14.7. Relationship of the Parties. The parties are independent contractors. This Agreement does not create a partnership, franchise, joint venture, agency, fiduciary or employment relationship between the parties.
14.8. Force Majeure. We will not be liable by reason of any failure or delay in the performance of our obligations on account of events beyond our reasonable control, which may include denial-of-service attacks, a failure by a third-party hosting provider or utility provider, strikes, shortages, riots, fires, acts of God, war, terrorism, and governmental action
14.9. Fees. In any action or proceeding to enforce rights under this Agreement, the prevailing party will be entitled to recover its reasonable costs and attorney’s fees.
14.10. Waiver. No failure or delay by either party in exercising any right under this Agreement will constitute a waiver of that right. No waiver this Agreement will be effective unless made in writing and signed by an authorized representative of the party being deemed to have granted the waiver.

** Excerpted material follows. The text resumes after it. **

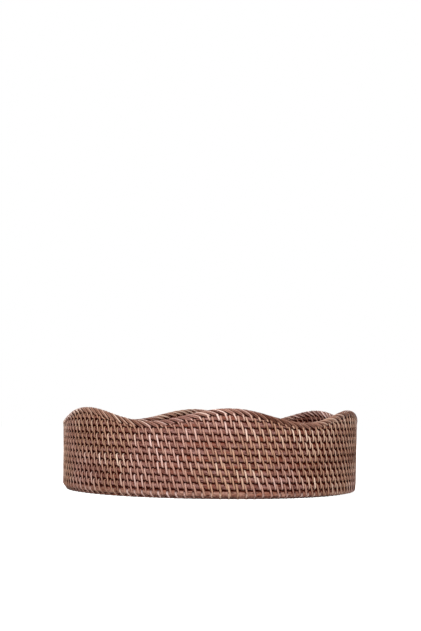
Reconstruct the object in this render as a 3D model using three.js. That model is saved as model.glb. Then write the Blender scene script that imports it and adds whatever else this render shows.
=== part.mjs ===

14.11. Severability. This Agreement will be enforced to the fullest extent permitted under applicable law. If any provision of this Agreement is held by a court of competent jurisdiction to be contrary to law, the provision will be modified by the court and interpreted so as best to accomplish the objectives of the original provision to the fullest extent permitted by law, and the remaining provisions of this Agreement will remain in effect.